By age 10, baby should be a reading machine, going through paragraphs and chapters with relative ease and she should be able to add, subtract, multiply, and divide multi-digit numbers, and understand word problems and simple fractions. International reading studies and tests place the US high, but not as near the top as we'd like to think. Math tests in 2003 put us at number 11 in the world, behind Canada, Hong Kong, Korea, and Singapore to name a few. We are still above average, but again, we are not doing very well. Generally here in the US, boys do a little better in math and girls a little better in reading, but this isn't the case in every country.

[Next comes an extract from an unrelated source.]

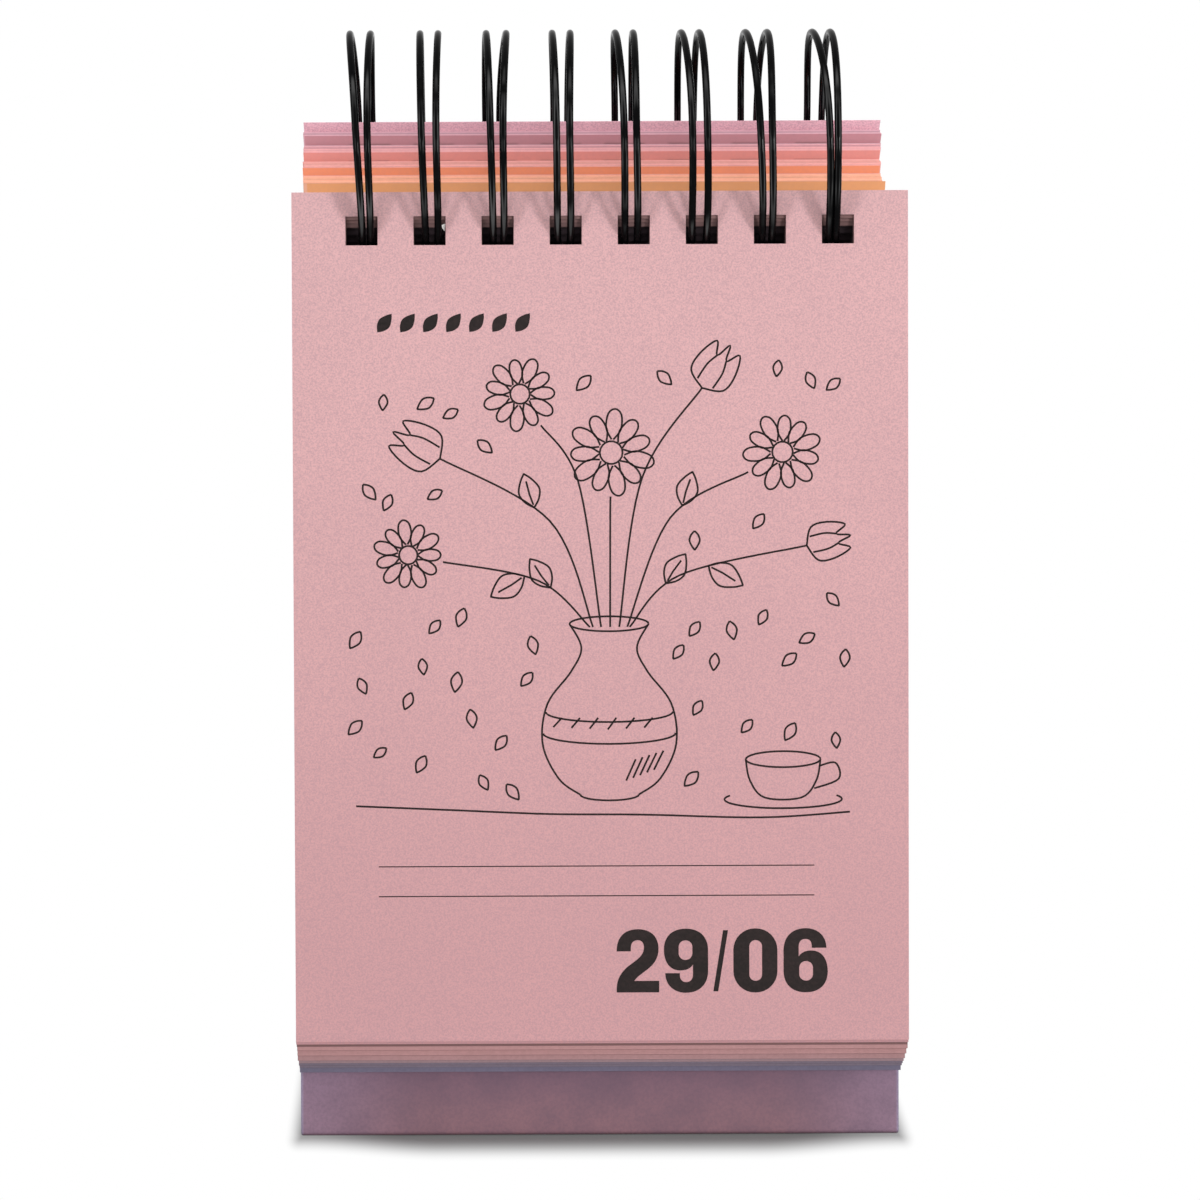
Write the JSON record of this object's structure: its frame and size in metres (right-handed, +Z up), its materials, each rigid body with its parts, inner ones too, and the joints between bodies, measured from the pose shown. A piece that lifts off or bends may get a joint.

Adults vary greatly in what should be taught, and a result of this are education wars, specifically of reading and math. The reading wars debate the best way to teach reading, if it should be the phonics approach - teaching the sounds that accompany letters and letter combinations - or the whole-language approach - teaching use of all language skills (listening, speaking, reading, and writing). Phonics favors a step-by-step approach while whole-language tends to lead to made up spellings of words among children. A truce has been called here and both approaches are implemented. The math wars have more to do with the necessity and inadequacy of math instruction. The divide lies between those who wish to emphasize the basics and those who wish to emphasize a broader understanding of math. Good teachers will be able to help students in both of these areas.
Baby depends on you, her teachers, and her administrators to teach her both the basics and the whole scale of any subject taught in class.